Index: llvm/docs/XRayFramework.rst
===================================================================
--- /dev/null
+++ llvm/docs/XRayFramework.rst
@@ -0,0 +1,469 @@
+==============
+XRay Framework
+==============
+
+:Version: 1 as of 2019-01-02
+
+.. contents::
+   :local:
+
+Introduction
+============
+
+XRay is a function call tracing system combining compiler-inserted
+instrumentation and a runtime library for intercepting these function calls
+(and other kinds of events). This document describes the runtime framework
+through which the XRay runtime implementations included in the compiler-rt
+project can be used to implement user-defined logging implementations.
+
+This document is structured both as a reference guide as well as a tutorial. It
+is intended to be read in order, presenting the APIs and the hooks for how an
+implementation can be plugged into the framework.
+
+Background
+==========
+
+XRay's runtime library is made up of the following parts:
+
+* A set of APIs for handling the management and life cycle of a logging
+  implementation.
+* The instrumentation point patching/unpatching routines.

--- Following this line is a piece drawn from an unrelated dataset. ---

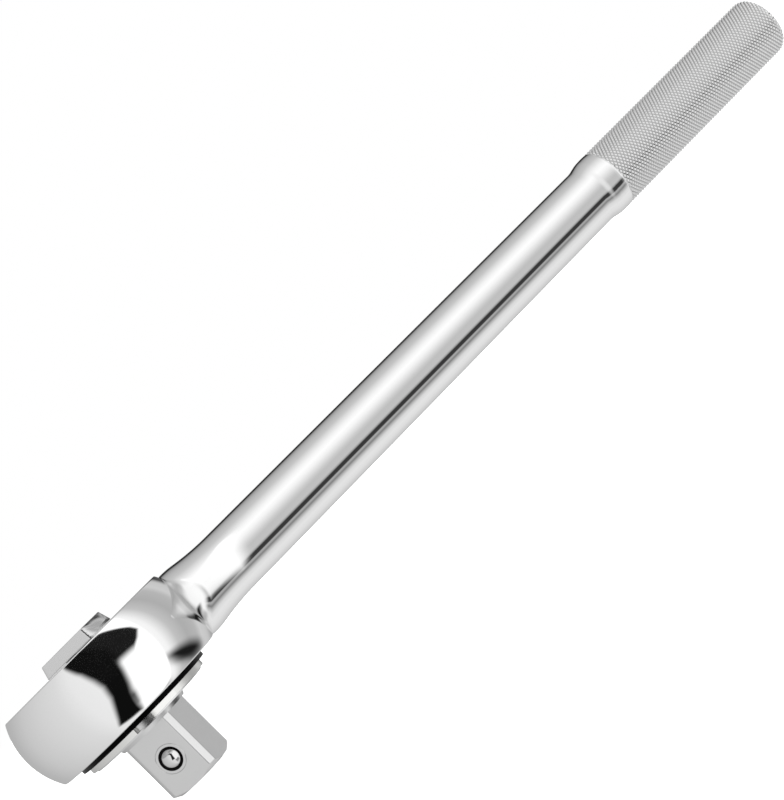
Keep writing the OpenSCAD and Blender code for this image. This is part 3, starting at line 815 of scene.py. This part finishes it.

+* A set of APIs for controlling the functions invoked when the instrumentation
+  points are enabled.
+
+We're first going to start with the typical life cycle of a logging
+implementation. This is the user-facing interface that you'll typically find
+integrated in some form of control surface (through some control mechanism,
+usually something more integral to the application being traced).
+
+In this document we will walk through how an example mode could be implemented
+and registered through the logging implementation. We'll refer to
+implementations plugged in through the XRay framework as "modes" throughout
+this document. There are three modes that come with the LLVM XRay distribution:
+Basic, Flight Data Recorder (FDR), and Profiling.
+
+Controlling Modes
+=================
+
+We can control the various modes programmatically using functions exposed in
+the ``xray_log_interface.h`` header. This header comes with the compiler-rt
+project. To initialize a mode, we can refer to them through mode identifier
+strings and calling the ``__xray_log_init_mode(...)`` function.
+
+::
+
+  #include <xray/xray_log_interface.h>
+
+  int main(int argc, char* argv[]) {
+    // Initialize a mode called "xray-basic", with options.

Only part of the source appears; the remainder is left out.